[begin Dataset excerpt]
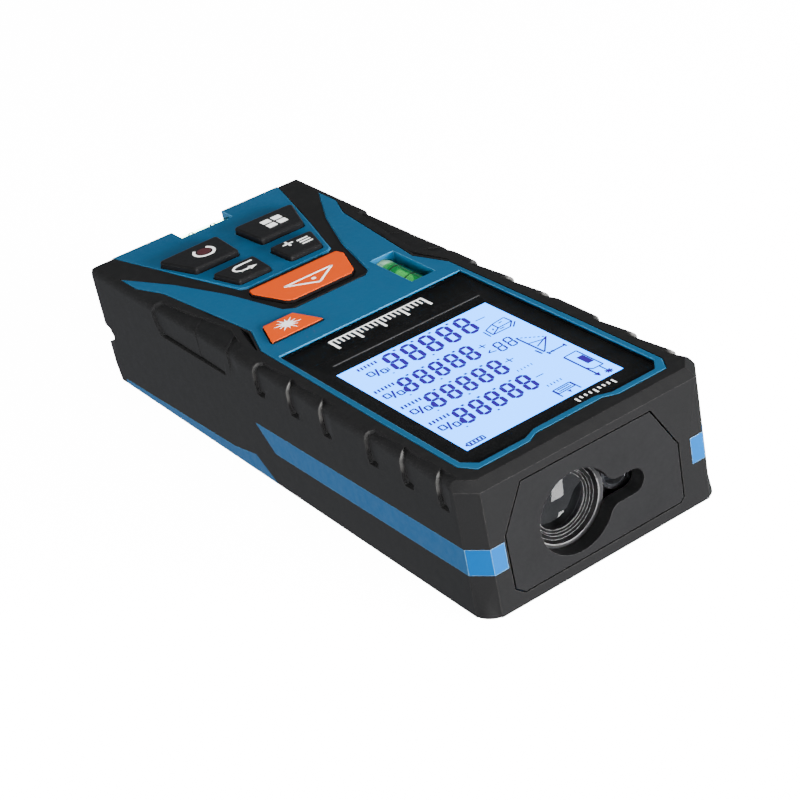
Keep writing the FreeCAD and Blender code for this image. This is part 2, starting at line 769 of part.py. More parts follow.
def coil(x, y, toward_laser):
    """A short coil spring that presses on the flat end of a cell."""
    wire_r = 0.3
    height = cell_gap() - 0.3 - 2 * wire_r - 0.06
    helix = Part.makeHelix(height / 2.5, height, 2.6)
    start = Vector(2.6, 0, 0)
    profile = Part.Wire(Part.makeCircle(wire_r, start, Vector(0, 1, 0)))
    spring = Part.Wire(helix.Edges).makePipeShell([profile], True, True)
    turn = -90 if toward_laser else 90
    spring.rotate(Vector(0, 0, 0), Vector(1, 0, 0), turn)
    shift = wire_r + 0.03 if toward_laser else -wire_r - 0.03
    spring.translate(Vector(x, y + shift, CELL_Z))
    return spring


def battery_springs():
    x = CELL_R + 0.2
    return [coil(-x, BAY_Y0 + 0.3, True), coil(x, BAY_Y1 - 0.3, False)]


def tripod_insert():
    sleeve = rod_z(TRIPOD_INSERT_R, 0, TRIPOD_Y, 0, TRIPOD_DEPTH)
    return sleeve.cut(rod_z(TRIPOD_HOLE_R, 0, TRIPOD_Y, -1, TRIPOD_DEPTH - 0.8))


# ---------------------------------------------------------------- fasteners

def countersunk_screw(x, y, head_z, length):
    """A screw driven upwards from the back, with a cross recess in its head."""
    head = Part.makeCone(1.9, 1.0, 1.0, Vector(x, y, head_z))
    shank = rod_z(1.0, x, y, head_z + 0.9, head_z + length)
    return fuse_all([head, shank])


def cross_recess(x, y, z):
    return [box(x - 1.0, x + 1.0, y - 0.2, y + 0.2, z - 1, z + 0.5),
            box(x - 0.2, x + 0.2, y - 1.0, y + 1.0, z - 1, z + 0.5)]


def case_screw_solids():
    places = [(x, y) for x in (-CASE_SCREW_X, CASE_SCREW_X) for y in CASE_SCREW_Y]
    return [countersunk_screw(x, y, CASE_SCREW_Z, CASE_SCREW_LEN) for x, y in places]


def case_screw_access():
    return [rod_z(2.0, x, y, -1, CASE_SCREW_Z) for x in (-CASE_SCREW_X, CASE_SCREW_X) for y in CASE_SCREW_Y]


def case_screws():
    screws = []
    for x in (-CASE_SCREW_X, CASE_SCREW_X):
        for y in CASE_SCREW_Y:
            screw = countersunk_screw(x, y, CASE_SCREW_Z, CASE_SCREW_LEN)
            screws.append(cut_all(screw, cross_recess(x, y, CASE_SCREW_Z)))
    return screws


def board_screw(x, y):
    bottom = BOARD_TOP_Z - BOARD_T
    head = rod_z(1.5, x, y, bottom - 0.8, bottom)
    return fuse_all([head, rod_z(0.8, x, y, bottom - 0.4, BOARD_TOP_Z + 1.8)])


def board_screw_solids():
    return [board_screw(x, y) for x in (-BOARD_SCREW_X, BOARD_SCREW_X) for y in BOARD_SCREW_Y]


# ---------------------------------------------------------------- display

def display_window():
    return prism(glass_corners(), GLASS_TOP_Z - GLASS_T, GLASS_TOP_Z)


def window_mask():
    """The dark printed border under the window."""
    z = GLASS_TOP_Z - GLASS_T
    border = prism(glass_corners(), z - MASK_T, z)
    return border.cut(box(-VIEW_HALF, VIEW_HALF, VIEW_Y0, VIEW_Y1, z - 1, z + 1))


def lcd_panel():
    lower = box(-LCD_HALF, LCD_HALF, LCD_Y0, LCD_Y1, LCD_TOP_Z - LCD_T, LCD_TOP_Z - LCD_T / 2)
    upper = box(-LCD_HALF, LCD_HALF, LCD_Y0 + 2.0, LCD_Y1, LCD_TOP_Z - LCD_T / 2, LCD_TOP_Z)
    return fuse_all([lower, upper])


def backlight():
    top = LCD_TOP_Z - LCD_T
    return box(-LCD_HALF, LCD_HALF, LCD_Y0, LCD_Y1, top - BACKLIGHT_T, top)


def lcd_holder():
    grow = HOLDER_GAP + HOLDER_WALL
    z1 = PLATE_UNDER_Z - 0.1
    outer = box(-LCD_HALF - grow, LCD_HALF + grow, LCD_Y0 - grow, LCD_Y1 + grow, BOARD_TOP_Z, z1)
    inner = box(-LCD_HALF - HOLDER_GAP, LCD_HALF + HOLDER_GAP, LCD_Y0 - HOLDER_GAP, LCD_Y1 + HOLDER_GAP,
                BOARD_TOP_Z - 1, z1 + 1)
    return outer.cut(inner)


# ---------------------------------------------------------------- electronics

def main_board():
    bottom = BOARD_TOP_Z - BOARD_T
    board = box(-BOARD_HALF, BOARD_HALF, BOARD_Y0, BOARD_Y1, bottom, BOARD_TOP_Z)
    vial_cut = box(-BOARD_HALF - 1, -9.6, -18.2, -0.2, bottom - 1, BOARD_TOP_Z + 1)
    return cut_all(board, [vial_cut] + board_screw_solids())


def processor_chip():
    z = BOARD_TOP_Z - BOARD_T
    return box(-5.0, 5.0, -42.0, -32.0, z - 1.4, z)


def board_components():
    """Smaller parts soldered under the main board."""
    z = BOARD_TOP_Z - BOARD_T
    places = [(-12.0, -44.0, 4.0, 3.0, 1.2), (-13.0, -36.0, 3.0, 5.0, 1.6), (10.0, -46.0, 6.0, 4.0, 1.5),
              (12.0, -34.0, 3.2, 2.5, 1.0), (12.0, -28.0, 3.2, 2.5, 1.0), (4.0, -24.0, 5.0, 4.0, 1.2),
              (-4.0, -22.0, 2.0, 1.2, 0.8), (-4.0, -18.0, 2.0, 1.2, 0.8), (12.0, -12.0, 5.0, 5.0, 1.6)]
    return [box(x - w / 2, x + w / 2, y - d / 2, y + d / 2, z - h, z) for x, y, w, d, h in places]


def buzzer():
    z = BOARD_TOP_Z - BOARD_T
    can = rod_z(4.5, 8.0, -2.0, z - 3.5, z)
    return can.cut(rod_z(0.8, 8.0, -2.0, z - 4, z - 3))


def flex_cable():
    """The ribbon that links the optics board to the main board."""
    thickness = 0.15
    board_z = BOARD_TOP_Z - BOARD_T
    inner_y = OPTICS_BOARD_Y - thickness
    points = [(OPTICS_BOARD_Y, 8.0), (OPTICS_BOARD_Y, 17.0), (OPTICS_BOARD_Y - 2.0, board_z),
              (OPTICS_BOARD_Y - 8.0, board_z), (OPTICS_BOARD_Y - 8.0, board_z - thickness),
              (inner_y - 1.9, board_z - thickness), (inner_y, 16.95), (inner_y, 8.0)]
    return prism_x(points, -4.0, 4.0)


# ---------------------------------------------------------------- optics

def lens_barrel():
    """The black tube that carries the receiver lens, stepped in behind it."""
    tube = rod_y(BARREL_R, LENS_X, BARREL_Y0, BARREL_Y1, LENS_Z)
    seat = rod_y(LENS_R + 0.05, LENS_X, LENS_Y - LENS_EDGE_T / 2, BARREL_Y1 + 1, LENS_Z)
    cone = Part.makeCone(3.2, LENS_R - 0.6, LENS_Y - LENS_EDGE_T / 2 - BARREL_Y0,
                         Vector(LENS_X, BARREL_Y0, LENS_Z), Vector(0, 1, 0))
    return cut_all(tube, [seat, cone, receiver_lens()])


def lens_solid(x, y, z, radius, edge, bulge):
    """A biconvex lens along Y."""
    sphere_r = (radius ** 2 + bulge ** 2) / (2 * bulge)
    disc = rod_y(radius, x, y - edge / 2 - bulge, y + edge / 2 + bulge, z)
    front = Part.makeSphere(sphere_r, Vector(x, y + edge / 2 + bulge - sphere_r, z))
    back = Part.makeSphere(sphere_r, Vector(x, y - edge / 2 - bulge + sphere_r, z))
    return disc.common(front).common(back)


def receiver_lens():
    return lens_solid(LENS_X, LENS_Y, LENS_Z, LENS_R, LENS_EDGE_T, LENS_BULGE)


def lens_retainer():
    y0 = LENS_Y + LENS_EDGE_T / 2
    ring = rod_y(LENS_R + 0.05, LENS_X, y0, BARREL_Y1, LENS_Z)
    bore = Part.makeCone(LENS_R - 0.9, LENS_R - 0.2, BARREL_Y1 - y0,
                         Vector(LENS_X, y0, LENS_Z), Vector(0, 1, 0))
    return cut_all(ring, [bore, receiver_lens()])


def laser_module():
    tube = rod_y(MODULE_R, EMITTER_X, MODULE_Y0, MODULE_Y1, EMITTER_Z)
    bore = rod_y(1.6, EMITTER_X, MODULE_Y0 - 1, MODULE_Y1 + 1, EMITTER_Z)
    lens_seat = rod_y(2.3, EMITTER_X, MODULE_Y1 - 2.0, MODULE_Y1 + 1, EMITTER_Z)
    diode_seat = rod_y(2.4, EMITTER_X, MODULE_Y0 - 1, MODULE_Y0 + 2.0, EMITTER_Z)
    return cut_all(tube, [bore, lens_seat, diode_seat])


def collimator_lens():
    return lens_solid(EMITTER_X, MODULE_Y1 - 1.2, EMITTER_Z, 2.25, 0.7, 0.4)


def laser_diode():
    flange = rod_y(2.35, EMITTER_X, MODULE_Y0, MODULE_Y0 + 1.2, EMITTER_Z)
    can = rod_y(1.5, EMITTER_X, MODULE_Y0 + 1.0, MODULE_Y0 + 3.4, EMITTER_Z)
    pins = []
    for angle in (90, 210, 330):
        x = EMITTER_X + 0.9 * math.cos(math.radians(angle))
        z = EMITTER_Z + 0.9 * math.sin(math.radians(angle))
        pins.append(rod_y(0.2, x, OPTICS_BOARD_Y + 1.0, MODULE_Y0 + 0.2, z))
    return fuse_all([flange, can] + pins)


def photodiode():
    flange = rod_y(2.6, LENS_X, OPTICS_BOARD_Y + 1.0, OPTICS_BOARD_Y + 1.6, LENS_Z)
    return fuse_all([flange, rod_y(2.1, LENS_X, OPTICS_BOARD_Y + 1.4, OPTICS_BOARD_Y + 4.2, LENS_Z)])


def optics_board():
    return box(-12.0, 13.0, OPTICS_BOARD_Y, OPTICS_BOARD_Y + 1.0, 4.0, 18.6)


def optical_bench():
    """The cast frame that holds the lens barrel and the laser module in line."""
    plates = [box(*BENCH_X, y0, y1, *BENCH_Z) for y0, y1 in BENCH_PLATES_Y]
    rail_y0 = BENCH_PLATES_Y[1][1]
    rail_y1 = BENCH_PLATES_Y[0][0]
    rails = [box(BENCH_X[0], BENCH_RAIL_X1, rail_y0, rail_y1, z0, z1) for z0, z1 in BENCH_RAILS_Z]
    bench = fuse_all(plates + rails)
    bores = [rod_y(BARREL_R, LENS_X, 30, 61, LENS_Z), rod_y(MODULE_R, EMITTER_X, 30, 61, EMITTER_Z)]
    return cut_all(bench, bores)


def laser_window():
    """The small clear disc that closes the beam's opening."""
    return rod_y(SLOT_R + 0.5, EMITTER_X, MODULE_Y1, MODULE_Y1 + 0.8, EMITTER_Z)


# ---------------------------------------------------------------- the assembly

def build():
    os.makedirs("parts", exist_ok=True)
    body = envelope()
    trims = side_trims(body)
    accents = corner_accents(body)
    save("front_shell", front_shell())
    save("grip_jacket", grip_jacket(body, trims + accents))
    save("side_trims", Part.makeCompound(trims))
    save("corner_accents", Part.makeCompound(accents))
    save("front_panel", front_panel())
    save("housing_gasket", gasket())
    save("rear_shell", cut_all(rear_shell(), case_screw_access()))
    save("battery_cover", battery_cover())
    save("battery_pad", battery_pad())
    save("battery_a", cell(-CELL_R - 0.2, True))
    save("battery_b", cell(CELL_R + 0.2, False))
    save("battery_contacts", Part.makeCompound(battery_contacts()))
    save("battery_springs", Part.makeCompound(battery_springs()))
    save("tripod_insert", tripod_insert())
    save("strap_bar", strap_bar())
    save("case_screws", Part.makeCompound(case_screws()))
    save("board_screws", Part.makeCompound(board_screw_solids()))
    for name, (corners, rise) in KEYS.items():
        save(name, key_cap(corners, rise))
    save("key_mat", key_mat())
    save("dome_switches", dome_switches())
    for vial, pieces in (("side_vial", side_vial()), ("end_vial", end_vial())):
        for piece, shape in pieces.items():
            save(vial + "_" + piece, shape)
    save("display_window", display_window())
    save("window_mask", window_mask())
    save("lcd_panel", lcd_panel())
    save("backlight", backlight())
    save("lcd_holder", lcd_holder())
    save("main_board", main_board())
    save("processor_chip", processor_chip())
    save("board_components", Part.makeCompound(board_components()))
    save("buzzer", buzzer())
    save("flex_cable", flex_cable())
    save("lens_barrel", lens_barrel())
    save("receiver_lens", receiver_lens())
    save("lens_retainer", lens_retainer())
    save("laser_module", laser_module())
    save("collimator_lens", collimator_lens())
    save("laser_diode", laser_diode())
    save("photodiode", photodiode())
    save("optics_board", optics_board())
    save("optical_bench", optical_bench())
    save("laser_window", laser_window())


build()
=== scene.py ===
import math

import bmesh
import bpy
import numpy as np
from mathutils import Matrix, Vector


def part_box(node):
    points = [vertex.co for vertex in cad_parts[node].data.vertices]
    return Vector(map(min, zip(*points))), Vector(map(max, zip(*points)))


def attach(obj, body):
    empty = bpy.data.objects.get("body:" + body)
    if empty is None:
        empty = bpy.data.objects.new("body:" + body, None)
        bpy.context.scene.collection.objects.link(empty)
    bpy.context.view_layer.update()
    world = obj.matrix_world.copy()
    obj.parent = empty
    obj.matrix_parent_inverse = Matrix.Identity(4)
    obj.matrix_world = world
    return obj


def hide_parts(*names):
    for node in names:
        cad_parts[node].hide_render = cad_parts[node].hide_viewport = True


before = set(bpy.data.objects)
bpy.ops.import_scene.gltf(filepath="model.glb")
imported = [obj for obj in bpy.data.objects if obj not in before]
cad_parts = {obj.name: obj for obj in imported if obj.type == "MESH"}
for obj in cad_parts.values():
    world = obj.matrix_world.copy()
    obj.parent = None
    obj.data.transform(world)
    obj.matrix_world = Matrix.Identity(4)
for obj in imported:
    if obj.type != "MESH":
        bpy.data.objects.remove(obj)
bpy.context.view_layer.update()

# Looks of a hand-held laser distance meter lying on its back. Shapes are worked out in millimetres and stored
# in metres. +Y points to the laser end, +Z out of the display, +X to the user's right.

MM = 0.001


def span(node):
    """Lowest and highest corner of a CAD node, in millimetres."""
    low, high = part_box(node)
    return low / MM, high / MM


jacket_high = span("grip_jacket")[1]
END_Y = jacket_high.y
TOP_Z = jacket_high.z
GLASS_Z = span("display_window")[1].z
LCD_Z = span("lcd_panel")[1].z
HALF_KEYPAD = 25.2
HALF_LASER = 24.8
CORNER_CUT_Y = 3.2
PRINT_T = 0.02
PRINT_GAP = 0.004


# ---------------------------------------------------------------- shader helpers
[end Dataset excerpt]
Your task: Your task is to quote the lines above, beginning with the first and ending with the one that holds "return fuse_all([head, shank])".

Output for this task:
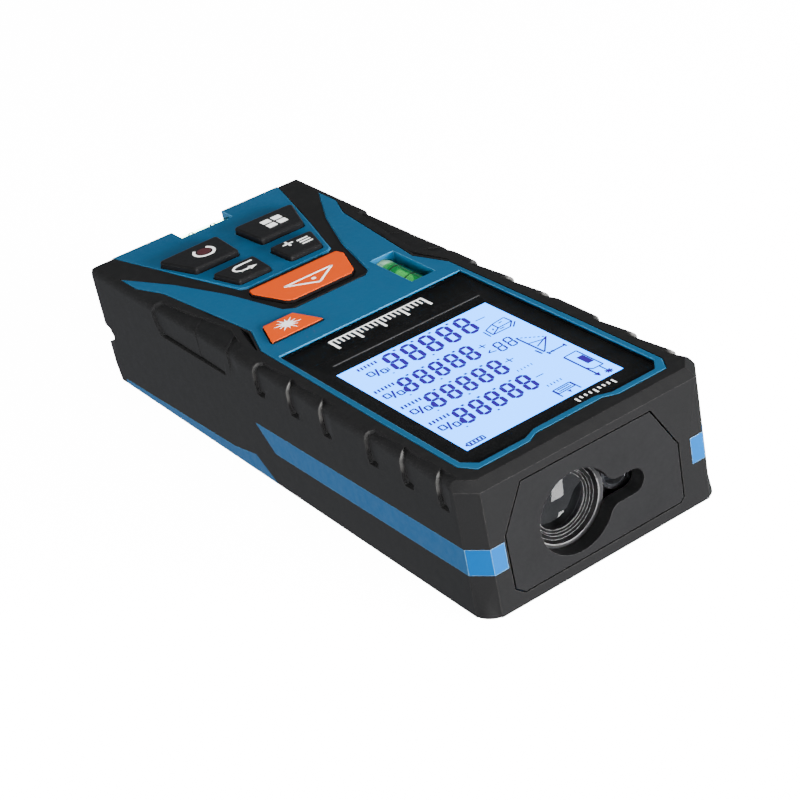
Keep writing the FreeCAD and Blender code for this image. This is part 2, starting at line 769 of part.py. More parts follow.
def coil(x, y, toward_laser):
    """A short coil spring that presses on the flat end of a cell."""
    wire_r = 0.3
    height = cell_gap() - 0.3 - 2 * wire_r - 0.06
    helix = Part.makeHelix(height / 2.5, height, 2.6)
    start = Vector(2.6, 0, 0)
    profile = Part.Wire(Part.makeCircle(wire_r, start, Vector(0, 1, 0)))
    spring = Part.Wire(helix.Edges).makePipeShell([profile], True, True)
    turn = -90 if toward_laser else 90
    spring.rotate(Vector(0, 0, 0), Vector(1, 0, 0), turn)
    shift = wire_r + 0.03 if toward_laser else -wire_r - 0.03
    spring.translate(Vector(x, y + shift, CELL_Z))
    return spring


def battery_springs():
    x = CELL_R + 0.2
    return [coil(-x, BAY_Y0 + 0.3, True), coil(x, BAY_Y1 - 0.3, False)]


def tripod_insert():
    sleeve = rod_z(TRIPOD_INSERT_R, 0, TRIPOD_Y, 0, TRIPOD_DEPTH)
    return sleeve.cut(rod_z(TRIPOD_HOLE_R, 0, TRIPOD_Y, -1, TRIPOD_DEPTH - 0.8))


# ---------------------------------------------------------------- fasteners

def countersunk_screw(x, y, head_z, length):
    """A screw driven upwards from the back, with a cross recess in its head."""
    head = Part.makeCone(1.9, 1.0, 1.0, Vector(x, y, head_z))
    shank = rod_z(1.0, x, y, head_z + 0.9, head_z + length)
    return fuse_all([head, shank])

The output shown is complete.